## OBJECTIVE:
Copy out the lines of the records below, and only those lines, from the one with "Write part 2" through the one with "node tree of", exactly as they appear.

Start of EXERCISE MATERIALS

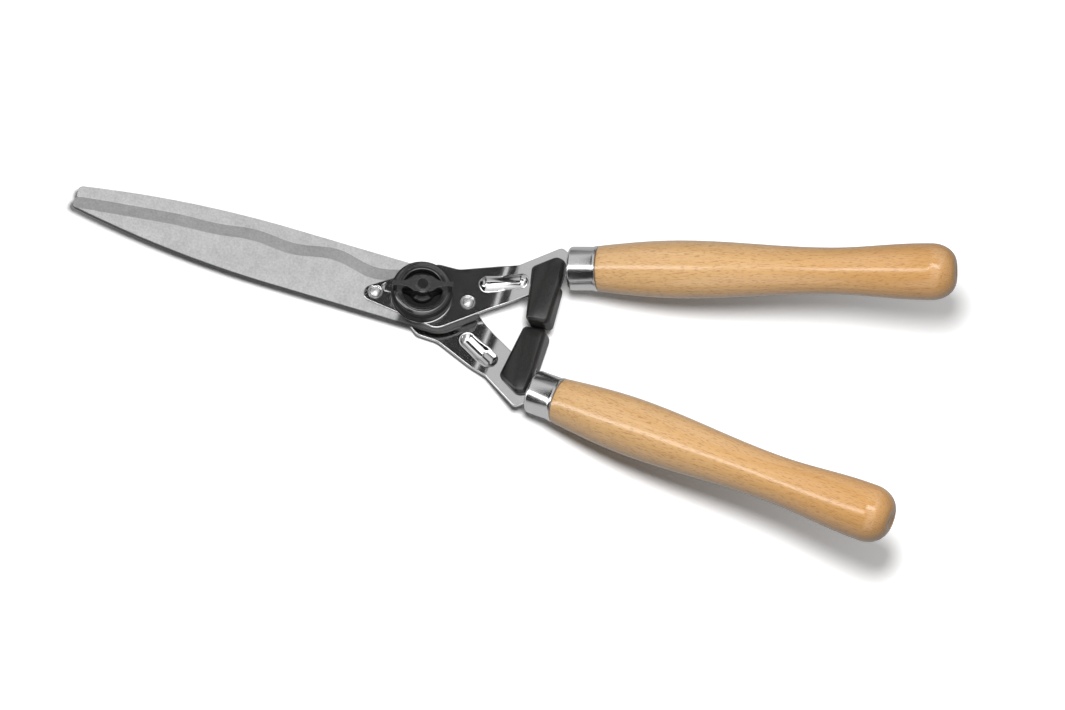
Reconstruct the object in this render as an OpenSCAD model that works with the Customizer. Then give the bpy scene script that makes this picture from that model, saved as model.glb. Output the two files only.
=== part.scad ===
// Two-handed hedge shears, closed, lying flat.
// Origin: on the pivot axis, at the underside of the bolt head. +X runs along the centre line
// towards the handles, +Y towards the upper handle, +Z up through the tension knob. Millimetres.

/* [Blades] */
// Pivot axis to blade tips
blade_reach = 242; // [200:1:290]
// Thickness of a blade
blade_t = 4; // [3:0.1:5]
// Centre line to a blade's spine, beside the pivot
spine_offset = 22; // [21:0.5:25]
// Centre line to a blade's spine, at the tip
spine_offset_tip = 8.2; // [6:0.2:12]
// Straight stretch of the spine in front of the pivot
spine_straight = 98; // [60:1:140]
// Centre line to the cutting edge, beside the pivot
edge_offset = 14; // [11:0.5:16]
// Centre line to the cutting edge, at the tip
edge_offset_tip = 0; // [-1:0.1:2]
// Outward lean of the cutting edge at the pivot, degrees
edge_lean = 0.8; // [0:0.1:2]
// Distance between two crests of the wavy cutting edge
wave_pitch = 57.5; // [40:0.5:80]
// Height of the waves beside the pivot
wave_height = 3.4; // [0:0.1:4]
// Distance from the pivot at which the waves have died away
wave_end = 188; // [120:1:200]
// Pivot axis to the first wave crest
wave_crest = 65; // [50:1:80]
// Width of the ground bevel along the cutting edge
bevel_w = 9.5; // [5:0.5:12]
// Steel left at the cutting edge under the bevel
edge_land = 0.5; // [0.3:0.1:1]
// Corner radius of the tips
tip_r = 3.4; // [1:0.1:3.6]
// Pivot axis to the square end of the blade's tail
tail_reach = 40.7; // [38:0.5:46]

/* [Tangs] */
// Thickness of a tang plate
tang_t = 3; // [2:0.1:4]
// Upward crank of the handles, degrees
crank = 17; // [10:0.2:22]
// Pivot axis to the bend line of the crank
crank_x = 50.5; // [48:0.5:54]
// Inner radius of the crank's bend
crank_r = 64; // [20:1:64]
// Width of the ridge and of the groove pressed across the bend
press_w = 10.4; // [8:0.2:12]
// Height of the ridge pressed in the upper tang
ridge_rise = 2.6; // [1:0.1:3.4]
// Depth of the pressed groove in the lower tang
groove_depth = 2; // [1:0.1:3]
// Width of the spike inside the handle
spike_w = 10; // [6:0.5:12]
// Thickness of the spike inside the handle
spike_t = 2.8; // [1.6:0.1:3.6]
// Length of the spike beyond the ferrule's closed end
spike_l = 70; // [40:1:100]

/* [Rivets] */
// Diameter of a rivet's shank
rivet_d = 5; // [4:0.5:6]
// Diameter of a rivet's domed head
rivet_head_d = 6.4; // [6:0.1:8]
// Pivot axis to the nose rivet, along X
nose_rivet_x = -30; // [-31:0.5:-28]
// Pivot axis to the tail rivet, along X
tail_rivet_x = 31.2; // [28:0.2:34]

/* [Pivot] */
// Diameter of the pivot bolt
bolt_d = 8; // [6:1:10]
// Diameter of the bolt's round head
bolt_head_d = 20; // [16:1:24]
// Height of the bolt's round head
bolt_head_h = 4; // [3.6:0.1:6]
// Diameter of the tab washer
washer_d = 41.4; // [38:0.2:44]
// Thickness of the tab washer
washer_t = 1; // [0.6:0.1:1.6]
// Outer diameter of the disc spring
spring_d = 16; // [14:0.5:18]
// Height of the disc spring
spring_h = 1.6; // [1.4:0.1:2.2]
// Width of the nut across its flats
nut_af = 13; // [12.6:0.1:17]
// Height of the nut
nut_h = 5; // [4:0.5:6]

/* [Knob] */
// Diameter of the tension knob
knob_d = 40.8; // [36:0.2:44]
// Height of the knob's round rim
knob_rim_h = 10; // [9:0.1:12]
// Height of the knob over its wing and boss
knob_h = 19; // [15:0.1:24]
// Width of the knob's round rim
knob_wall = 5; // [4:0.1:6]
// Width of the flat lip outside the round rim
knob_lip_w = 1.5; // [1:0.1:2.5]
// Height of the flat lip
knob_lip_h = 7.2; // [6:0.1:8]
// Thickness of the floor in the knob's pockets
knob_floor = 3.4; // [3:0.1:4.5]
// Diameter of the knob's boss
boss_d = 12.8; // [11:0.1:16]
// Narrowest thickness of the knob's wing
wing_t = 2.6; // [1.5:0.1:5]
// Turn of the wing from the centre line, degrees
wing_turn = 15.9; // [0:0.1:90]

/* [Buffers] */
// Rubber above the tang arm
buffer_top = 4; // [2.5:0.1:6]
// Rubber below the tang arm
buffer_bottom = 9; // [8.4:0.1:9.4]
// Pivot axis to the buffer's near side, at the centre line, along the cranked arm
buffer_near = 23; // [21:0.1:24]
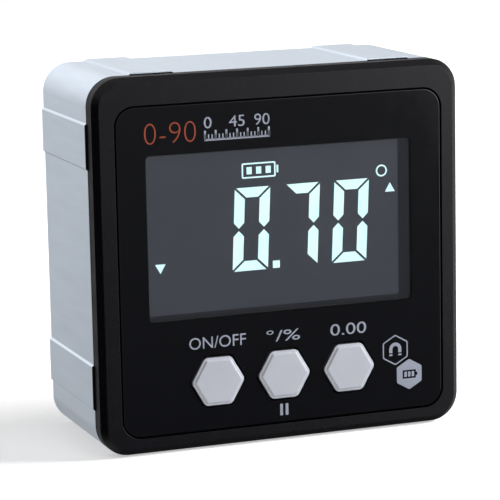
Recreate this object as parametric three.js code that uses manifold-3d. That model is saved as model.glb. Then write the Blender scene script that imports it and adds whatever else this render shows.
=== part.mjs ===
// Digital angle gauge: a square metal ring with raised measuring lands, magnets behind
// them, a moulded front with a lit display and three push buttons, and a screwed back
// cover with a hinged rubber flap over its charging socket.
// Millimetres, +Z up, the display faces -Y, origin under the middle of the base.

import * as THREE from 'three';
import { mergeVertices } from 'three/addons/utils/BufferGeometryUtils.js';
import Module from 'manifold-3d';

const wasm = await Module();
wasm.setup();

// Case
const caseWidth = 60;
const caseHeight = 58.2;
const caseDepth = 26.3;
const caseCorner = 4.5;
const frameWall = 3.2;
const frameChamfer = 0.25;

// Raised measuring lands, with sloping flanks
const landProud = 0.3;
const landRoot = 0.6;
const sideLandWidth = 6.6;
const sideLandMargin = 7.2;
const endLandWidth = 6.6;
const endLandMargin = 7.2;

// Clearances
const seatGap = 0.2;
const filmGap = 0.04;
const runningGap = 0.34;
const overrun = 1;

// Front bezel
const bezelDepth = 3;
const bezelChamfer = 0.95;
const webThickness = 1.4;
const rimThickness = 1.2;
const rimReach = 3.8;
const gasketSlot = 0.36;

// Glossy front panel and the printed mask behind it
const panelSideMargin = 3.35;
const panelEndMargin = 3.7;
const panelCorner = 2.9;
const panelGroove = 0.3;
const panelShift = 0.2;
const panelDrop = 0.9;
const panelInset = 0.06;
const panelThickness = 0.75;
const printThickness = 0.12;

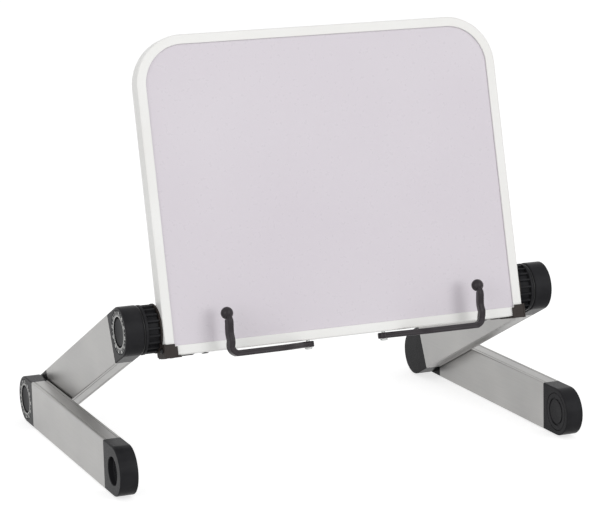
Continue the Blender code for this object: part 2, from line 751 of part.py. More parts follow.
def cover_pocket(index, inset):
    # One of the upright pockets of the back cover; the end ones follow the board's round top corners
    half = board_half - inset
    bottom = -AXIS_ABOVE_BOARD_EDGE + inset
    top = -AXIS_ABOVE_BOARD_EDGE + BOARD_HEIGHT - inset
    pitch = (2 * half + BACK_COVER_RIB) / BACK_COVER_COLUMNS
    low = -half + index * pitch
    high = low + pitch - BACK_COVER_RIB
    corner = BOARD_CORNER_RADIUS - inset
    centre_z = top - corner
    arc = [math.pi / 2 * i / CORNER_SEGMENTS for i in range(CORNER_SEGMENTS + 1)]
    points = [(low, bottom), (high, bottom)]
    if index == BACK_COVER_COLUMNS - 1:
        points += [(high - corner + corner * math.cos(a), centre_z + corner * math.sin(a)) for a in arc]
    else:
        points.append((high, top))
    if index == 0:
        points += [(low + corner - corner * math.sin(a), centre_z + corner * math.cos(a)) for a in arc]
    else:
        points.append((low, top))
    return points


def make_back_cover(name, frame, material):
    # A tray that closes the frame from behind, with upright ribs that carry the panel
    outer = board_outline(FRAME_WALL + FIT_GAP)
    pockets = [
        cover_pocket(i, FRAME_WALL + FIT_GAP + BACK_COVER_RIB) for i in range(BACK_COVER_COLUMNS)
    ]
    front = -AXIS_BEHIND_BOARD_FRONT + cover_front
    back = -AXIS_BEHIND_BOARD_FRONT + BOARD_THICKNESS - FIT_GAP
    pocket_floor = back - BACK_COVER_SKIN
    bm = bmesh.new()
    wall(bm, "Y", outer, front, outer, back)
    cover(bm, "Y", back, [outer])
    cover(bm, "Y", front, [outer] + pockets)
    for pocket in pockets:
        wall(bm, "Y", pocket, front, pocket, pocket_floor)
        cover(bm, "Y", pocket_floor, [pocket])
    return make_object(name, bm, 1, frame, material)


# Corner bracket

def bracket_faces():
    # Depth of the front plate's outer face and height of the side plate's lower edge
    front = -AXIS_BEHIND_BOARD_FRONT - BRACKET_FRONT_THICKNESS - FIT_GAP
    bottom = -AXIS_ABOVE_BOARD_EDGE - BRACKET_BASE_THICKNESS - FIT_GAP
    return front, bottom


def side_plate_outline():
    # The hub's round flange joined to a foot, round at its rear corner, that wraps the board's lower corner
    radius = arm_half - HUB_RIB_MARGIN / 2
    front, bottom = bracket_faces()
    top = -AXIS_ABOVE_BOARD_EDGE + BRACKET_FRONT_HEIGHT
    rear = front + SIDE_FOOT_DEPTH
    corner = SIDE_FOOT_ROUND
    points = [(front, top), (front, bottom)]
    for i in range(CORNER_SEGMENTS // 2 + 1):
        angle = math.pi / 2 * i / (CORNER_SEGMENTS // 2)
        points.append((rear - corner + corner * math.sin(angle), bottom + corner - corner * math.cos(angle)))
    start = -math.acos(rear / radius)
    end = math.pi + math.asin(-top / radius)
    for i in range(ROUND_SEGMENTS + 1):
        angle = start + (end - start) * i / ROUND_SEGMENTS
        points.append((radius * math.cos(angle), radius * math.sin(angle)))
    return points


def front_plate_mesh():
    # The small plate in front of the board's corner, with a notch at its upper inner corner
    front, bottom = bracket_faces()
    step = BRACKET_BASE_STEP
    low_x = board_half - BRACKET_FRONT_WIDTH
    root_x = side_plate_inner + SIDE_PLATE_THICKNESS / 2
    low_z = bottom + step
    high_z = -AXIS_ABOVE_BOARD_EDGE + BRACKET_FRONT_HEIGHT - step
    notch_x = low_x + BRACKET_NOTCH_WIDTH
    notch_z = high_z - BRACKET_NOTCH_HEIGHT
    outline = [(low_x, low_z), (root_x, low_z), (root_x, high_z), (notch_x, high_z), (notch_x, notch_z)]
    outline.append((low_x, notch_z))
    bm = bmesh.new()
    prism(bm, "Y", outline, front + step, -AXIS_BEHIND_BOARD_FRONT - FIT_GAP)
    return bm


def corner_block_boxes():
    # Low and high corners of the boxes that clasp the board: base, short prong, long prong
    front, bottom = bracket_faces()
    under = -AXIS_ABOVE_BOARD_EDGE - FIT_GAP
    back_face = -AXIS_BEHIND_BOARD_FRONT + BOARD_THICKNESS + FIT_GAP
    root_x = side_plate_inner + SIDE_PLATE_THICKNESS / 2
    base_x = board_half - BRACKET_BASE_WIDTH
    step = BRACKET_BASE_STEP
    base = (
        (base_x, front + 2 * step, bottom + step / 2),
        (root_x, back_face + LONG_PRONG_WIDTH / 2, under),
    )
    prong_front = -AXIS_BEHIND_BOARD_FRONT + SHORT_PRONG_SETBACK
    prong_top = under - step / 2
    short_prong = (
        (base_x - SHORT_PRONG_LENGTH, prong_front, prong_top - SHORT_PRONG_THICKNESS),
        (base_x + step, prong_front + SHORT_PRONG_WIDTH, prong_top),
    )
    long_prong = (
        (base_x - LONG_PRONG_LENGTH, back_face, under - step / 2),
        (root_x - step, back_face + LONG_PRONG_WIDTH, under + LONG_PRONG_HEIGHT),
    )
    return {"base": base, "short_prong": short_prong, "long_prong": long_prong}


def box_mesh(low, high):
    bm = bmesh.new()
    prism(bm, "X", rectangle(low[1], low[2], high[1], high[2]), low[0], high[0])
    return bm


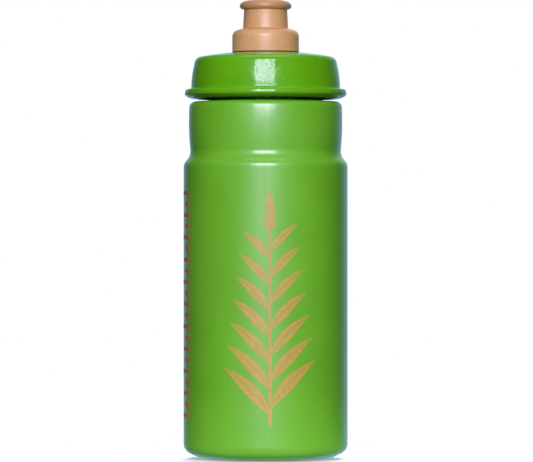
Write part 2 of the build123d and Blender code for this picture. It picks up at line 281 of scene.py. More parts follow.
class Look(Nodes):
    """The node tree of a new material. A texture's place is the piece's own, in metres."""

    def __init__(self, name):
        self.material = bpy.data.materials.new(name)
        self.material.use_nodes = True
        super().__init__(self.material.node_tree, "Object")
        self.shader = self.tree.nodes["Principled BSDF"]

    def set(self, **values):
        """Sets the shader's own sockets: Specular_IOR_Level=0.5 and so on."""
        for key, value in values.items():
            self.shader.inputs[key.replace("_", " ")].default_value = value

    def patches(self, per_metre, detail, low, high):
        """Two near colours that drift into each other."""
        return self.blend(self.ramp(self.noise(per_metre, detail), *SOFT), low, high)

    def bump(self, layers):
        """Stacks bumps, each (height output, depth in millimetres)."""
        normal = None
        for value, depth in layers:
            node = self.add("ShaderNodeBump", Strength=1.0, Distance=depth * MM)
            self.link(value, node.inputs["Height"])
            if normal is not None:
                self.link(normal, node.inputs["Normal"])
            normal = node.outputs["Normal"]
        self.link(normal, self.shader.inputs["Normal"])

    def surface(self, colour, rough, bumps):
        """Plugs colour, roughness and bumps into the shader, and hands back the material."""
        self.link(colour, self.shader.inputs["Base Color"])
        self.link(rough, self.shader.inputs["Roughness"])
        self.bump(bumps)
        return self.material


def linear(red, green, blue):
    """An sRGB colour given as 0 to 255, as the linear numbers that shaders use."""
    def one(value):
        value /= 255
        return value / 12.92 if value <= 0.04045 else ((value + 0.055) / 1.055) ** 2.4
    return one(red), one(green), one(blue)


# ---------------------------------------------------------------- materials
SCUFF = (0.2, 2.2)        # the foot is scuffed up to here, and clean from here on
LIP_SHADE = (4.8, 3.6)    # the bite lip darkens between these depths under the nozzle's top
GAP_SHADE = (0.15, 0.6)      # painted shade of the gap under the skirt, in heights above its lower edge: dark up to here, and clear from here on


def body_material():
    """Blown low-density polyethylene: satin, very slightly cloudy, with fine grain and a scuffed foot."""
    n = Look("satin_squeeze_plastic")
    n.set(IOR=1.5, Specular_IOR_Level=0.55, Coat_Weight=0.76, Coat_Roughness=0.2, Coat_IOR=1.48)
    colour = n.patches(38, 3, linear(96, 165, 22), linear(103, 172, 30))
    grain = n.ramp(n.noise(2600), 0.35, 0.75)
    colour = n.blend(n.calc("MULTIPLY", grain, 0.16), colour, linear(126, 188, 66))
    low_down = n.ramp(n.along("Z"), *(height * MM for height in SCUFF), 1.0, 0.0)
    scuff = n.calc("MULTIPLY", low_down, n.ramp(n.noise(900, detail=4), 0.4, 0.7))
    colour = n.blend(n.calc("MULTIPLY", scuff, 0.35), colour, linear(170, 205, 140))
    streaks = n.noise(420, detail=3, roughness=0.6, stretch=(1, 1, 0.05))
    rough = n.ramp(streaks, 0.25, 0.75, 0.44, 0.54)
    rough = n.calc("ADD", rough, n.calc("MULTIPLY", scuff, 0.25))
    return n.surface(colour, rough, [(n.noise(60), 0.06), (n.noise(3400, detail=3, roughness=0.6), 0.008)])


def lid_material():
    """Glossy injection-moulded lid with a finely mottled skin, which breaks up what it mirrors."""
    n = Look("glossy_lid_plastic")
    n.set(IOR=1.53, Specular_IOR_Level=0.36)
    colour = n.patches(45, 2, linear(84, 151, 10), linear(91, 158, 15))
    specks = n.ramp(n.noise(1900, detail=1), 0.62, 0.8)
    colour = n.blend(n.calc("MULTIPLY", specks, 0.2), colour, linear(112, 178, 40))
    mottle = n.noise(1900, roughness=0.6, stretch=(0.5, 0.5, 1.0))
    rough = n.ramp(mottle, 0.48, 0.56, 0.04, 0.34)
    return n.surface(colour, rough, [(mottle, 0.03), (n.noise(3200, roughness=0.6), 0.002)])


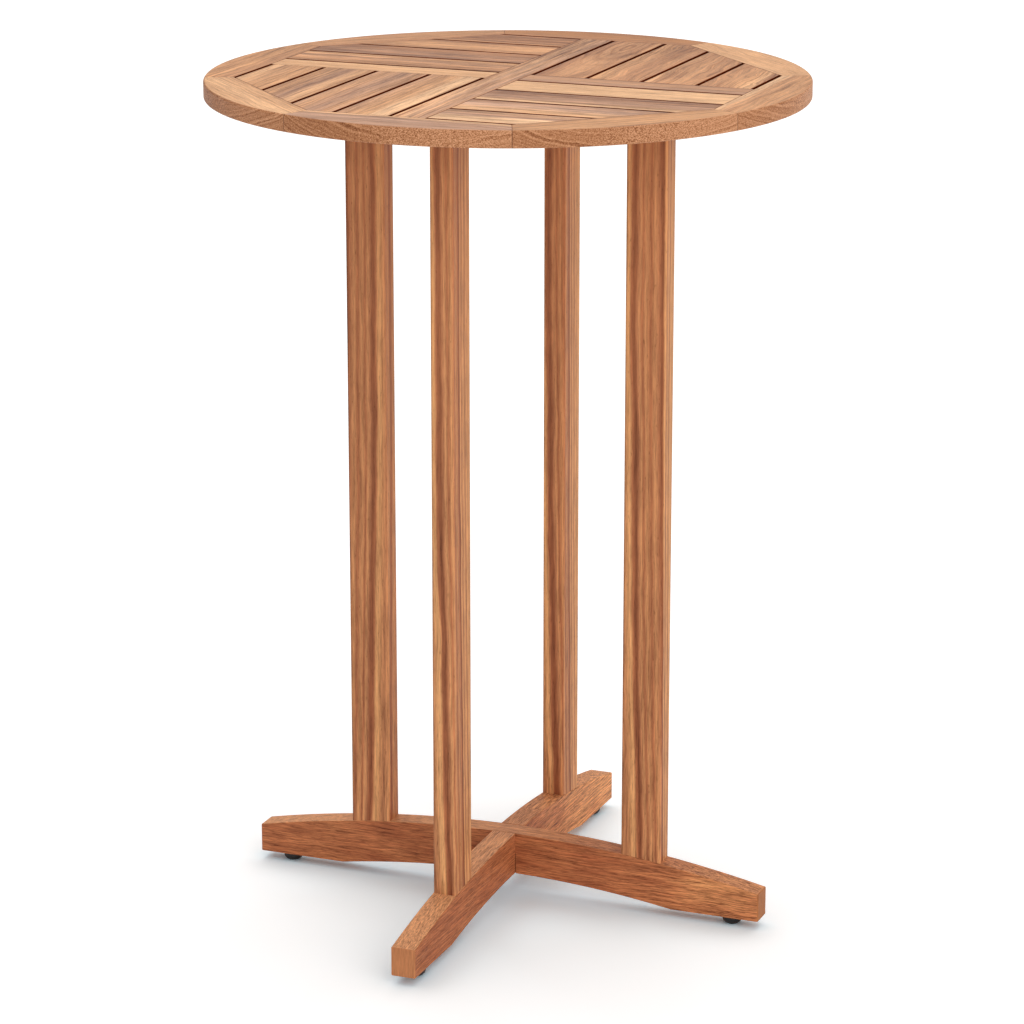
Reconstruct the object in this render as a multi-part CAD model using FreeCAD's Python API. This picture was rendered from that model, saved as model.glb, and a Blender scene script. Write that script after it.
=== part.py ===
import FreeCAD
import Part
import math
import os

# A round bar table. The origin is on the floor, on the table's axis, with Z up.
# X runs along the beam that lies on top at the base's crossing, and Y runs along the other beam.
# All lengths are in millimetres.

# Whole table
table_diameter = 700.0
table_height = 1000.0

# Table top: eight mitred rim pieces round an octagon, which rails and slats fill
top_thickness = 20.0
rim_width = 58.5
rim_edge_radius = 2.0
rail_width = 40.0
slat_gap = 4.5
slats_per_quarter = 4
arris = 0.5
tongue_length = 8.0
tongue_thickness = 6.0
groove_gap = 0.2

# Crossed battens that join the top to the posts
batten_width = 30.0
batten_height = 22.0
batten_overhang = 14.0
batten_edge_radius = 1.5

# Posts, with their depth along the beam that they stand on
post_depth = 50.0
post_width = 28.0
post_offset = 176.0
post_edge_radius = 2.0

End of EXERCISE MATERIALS

## PROBLEM SOLUTION:
Write part 2 of the build123d and Blender code for this picture. It picks up at line 281 of scene.py. More parts follow.
class Look(Nodes):
    """The node tree of a new material. A texture's place is the piece's own, in metres."""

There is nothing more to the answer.